RECORDED INFORMATION:
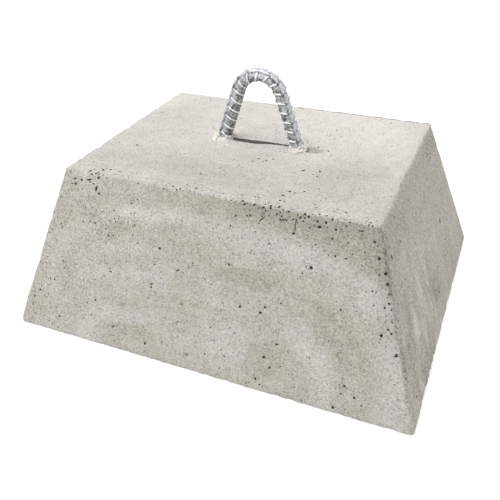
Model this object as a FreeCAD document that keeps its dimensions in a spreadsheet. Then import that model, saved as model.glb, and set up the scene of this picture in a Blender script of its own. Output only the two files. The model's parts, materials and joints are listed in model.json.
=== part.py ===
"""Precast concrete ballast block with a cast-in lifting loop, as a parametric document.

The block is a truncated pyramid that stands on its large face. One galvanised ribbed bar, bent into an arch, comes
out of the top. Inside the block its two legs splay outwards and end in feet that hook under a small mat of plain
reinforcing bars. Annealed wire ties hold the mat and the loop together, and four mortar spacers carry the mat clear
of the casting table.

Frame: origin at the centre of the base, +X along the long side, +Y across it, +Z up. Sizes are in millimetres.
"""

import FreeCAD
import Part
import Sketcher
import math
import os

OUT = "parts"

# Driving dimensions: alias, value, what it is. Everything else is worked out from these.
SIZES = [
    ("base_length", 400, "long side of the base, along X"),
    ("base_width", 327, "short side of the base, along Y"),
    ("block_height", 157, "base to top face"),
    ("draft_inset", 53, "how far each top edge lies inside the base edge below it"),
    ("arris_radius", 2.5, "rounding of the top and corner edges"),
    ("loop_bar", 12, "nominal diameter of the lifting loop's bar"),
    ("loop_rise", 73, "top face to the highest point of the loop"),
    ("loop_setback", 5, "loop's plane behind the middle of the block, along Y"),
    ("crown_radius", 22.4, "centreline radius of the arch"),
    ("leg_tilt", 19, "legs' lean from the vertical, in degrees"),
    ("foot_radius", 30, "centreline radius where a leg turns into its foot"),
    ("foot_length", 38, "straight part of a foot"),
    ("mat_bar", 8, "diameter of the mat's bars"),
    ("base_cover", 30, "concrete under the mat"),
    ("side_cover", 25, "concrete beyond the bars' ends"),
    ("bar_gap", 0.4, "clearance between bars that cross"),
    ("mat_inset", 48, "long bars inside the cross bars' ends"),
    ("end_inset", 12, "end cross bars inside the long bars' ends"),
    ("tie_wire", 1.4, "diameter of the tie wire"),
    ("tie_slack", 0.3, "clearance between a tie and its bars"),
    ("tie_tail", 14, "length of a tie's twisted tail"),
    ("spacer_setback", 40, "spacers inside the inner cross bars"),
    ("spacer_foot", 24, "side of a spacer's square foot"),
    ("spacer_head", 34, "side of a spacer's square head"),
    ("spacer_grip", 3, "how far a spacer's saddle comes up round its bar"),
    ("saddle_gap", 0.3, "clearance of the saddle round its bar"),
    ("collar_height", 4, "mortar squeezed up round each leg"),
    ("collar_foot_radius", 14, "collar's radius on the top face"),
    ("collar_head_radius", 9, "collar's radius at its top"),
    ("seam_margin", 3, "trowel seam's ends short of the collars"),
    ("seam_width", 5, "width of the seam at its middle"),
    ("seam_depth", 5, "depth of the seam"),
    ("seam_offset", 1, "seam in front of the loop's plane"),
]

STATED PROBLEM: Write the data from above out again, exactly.

ANSWER BELOW:
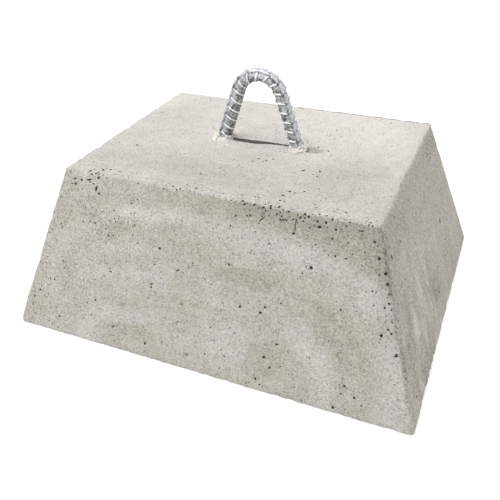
Model this object as a FreeCAD document that keeps its dimensions in a spreadsheet. Then import that model, saved as model.glb, and set up the scene of this picture in a Blender script of its own. Output only the two files. The model's parts, materials and joints are listed in model.json.
=== part.py ===
"""Precast concrete ballast block with a cast-in lifting loop, as a parametric document.

The block is a truncated pyramid that stands on its large face. One galvanised ribbed bar, bent into an arch, comes
out of the top. Inside the block its two legs splay outwards and end in feet that hook under a small mat of plain
reinforcing bars. Annealed wire ties hold the mat and the loop together, and four mortar spacers carry the mat clear
of the casting table.

Frame: origin at the centre of the base, +X along the long side, +Y across it, +Z up. Sizes are in millimetres.
"""

import FreeCAD
import Part
import Sketcher
import math
import os

OUT = "parts"

# Driving dimensions: alias, value, what it is. Everything else is worked out from these.
SIZES = [
    ("base_length", 400, "long side of the base, along X"),
    ("base_width", 327, "short side of the base, along Y"),
    ("block_height", 157, "base to top face"),
    ("draft_inset", 53, "how far each top edge lies inside the base edge below it"),
    ("arris_radius", 2.5, "rounding of the top and corner edges"),
    ("loop_bar", 12, "nominal diameter of the lifting loop's bar"),
    ("loop_rise", 73, "top face to the highest point of the loop"),
    ("loop_setback", 5, "loop's plane behind the middle of the block, along Y"),
    ("crown_radius", 22.4, "centreline radius of the arch"),
    ("leg_tilt", 19, "legs' lean from the vertical, in degrees"),
    ("foot_radius", 30, "centreline radius where a leg turns into its foot"),
    ("foot_length", 38, "straight part of a foot"),
    ("mat_bar", 8, "diameter of the mat's bars"),
    ("base_cover", 30, "concrete under the mat"),
    ("side_cover", 25, "concrete beyond the bars' ends"),
    ("bar_gap", 0.4, "clearance between bars that cross"),
    ("mat_inset", 48, "long bars inside the cross bars' ends"),
    ("end_inset", 12, "end cross bars inside the long bars' ends"),
    ("tie_wire", 1.4, "diameter of the tie wire"),
    ("tie_slack", 0.3, "clearance between a tie and its bars"),
    ("tie_tail", 14, "length of a tie's twisted tail"),
    ("spacer_setback", 40, "spacers inside the inner cross bars"),
    ("spacer_foot", 24, "side of a spacer's square foot"),
    ("spacer_head", 34, "side of a spacer's square head"),
    ("spacer_grip", 3, "how far a spacer's saddle comes up round its bar"),
    ("saddle_gap", 0.3, "clearance of the saddle round its bar"),
    ("collar_height", 4, "mortar squeezed up round each leg"),
    ("collar_foot_radius", 14, "collar's radius on the top face"),
    ("collar_head_radius", 9, "collar's radius at its top"),
    ("seam_margin", 3, "trowel seam's ends short of the collars"),
    ("seam_width", 5, "width of the seam at its middle"),
    ("seam_depth", 5, "depth of the seam"),
    ("seam_offset", 1, "seam in front of the loop's plane"),
]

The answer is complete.